# D90 shutter speed



## tresguey (Apr 18, 2009)

Tonight I have been taking pictures of the stars. I want long trails and my shutter speed only goes out to 30 seconds. Anyone know how to make this longer?


----------



## prodigy2k7 (Apr 18, 2009)

Do you have a bulb move somewhere, like after 30 seconds does it says bulb? I have a different camera but im assuming your camera has it ;x

If you are in bulb, the shutter will stay open as long as you hold the shutter button. (better to be used with a remote)


----------



## DavidElliot (Apr 18, 2009)

you can also try stacking images for star trails

Stacking star trails: tips and techniques


----------



## tresguey (Apr 18, 2009)

Thanks for reminding me of the bulb setting. I read my manual but that part slipped my mind. And I am new to this photography thing.

That stacked link is pretty cool


----------



## Katier (Apr 18, 2009)

Be carefull going for overly long exposures. Digital sensors heat up as they record the image and long exposures can get very noisy. The idea of combining trails is a good one and reduces the chance of noise.


----------



## Dwig (Apr 18, 2009)

Katier said:


> ...The idea of combining trails is a good one and reduces the chance of noise.



Even if you use Bulb to get longer than 30sec exposures, stacking is a good trick. By reducing the individual exposure times you somewhat reduce the noise in each indificual image.
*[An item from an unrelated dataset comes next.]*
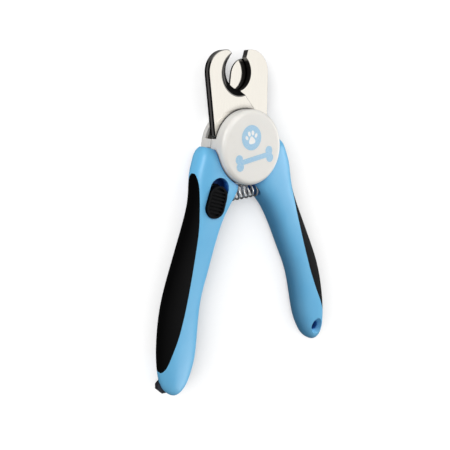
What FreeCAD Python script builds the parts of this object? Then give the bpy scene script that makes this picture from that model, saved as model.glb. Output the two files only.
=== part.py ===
"""Plier-type pet nail clipper, open, lying on its back. Millimetres.

+Z runs up the pivot, +Y towards the jaws, +X to the right. The origin is on the pivot's axis, in the
rear cap's flat face. The two blades slide over each other in the plane Z = MID_Z. What is drawn for the
left side is mirrored in X for the right side.
"""
import FreeCAD, Part
import math
import os

Vec = FreeCAD.Vector
UP = Vec(0, 0, 1)
ORIGIN = Vec(0, 0, 0)

# ---- driving dimensions ------------------------------------------------------------------------
THICK = 17.0                    # rear cap face to front cap face
MID_Z = THICK / 2               # the plane where the blades meet
GAP = 0.05                      # running clearance
CAP_R = 17.3
FRONT_FACE_Z = 18.4
CAP_WALL = 1.5
CAP_FACE = 1.8                  # thickness of a cap's round face
FRONT_RIM_R, REAR_RIM_R = 2.2, 1.8      # how far the rims of the two caps are rounded
BLADE_T = 3.5
GUARD_T = 1.0
EDGE_BREAK = 0.3                # chamfer round the outer face of a jaw
HANDLE_CLEAR_R = 17.9           # bore of a handle shell round the cap that turns in it
HANDLE_FIX_R = CAP_R + GAP      # bore of a handle shell round the cap on its own side
GRIP_DEPTH = 1.6                # thickness of the rubber on a handle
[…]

A bigger improvement comes from the fact that the noise pattern, being random, doesn't match image to image, and is thus suppressed in the assembly while the real image data, being aligned, is reinforced.

BTW, the Earth spins at 15 degrees per hour. To get a star trail with a small 5 degree arc you will need a 20 minute exposure (or 20 stacked 1 minute exposures). Longer arcs require longer expousres. Plan you total exposure time accordingly.


----------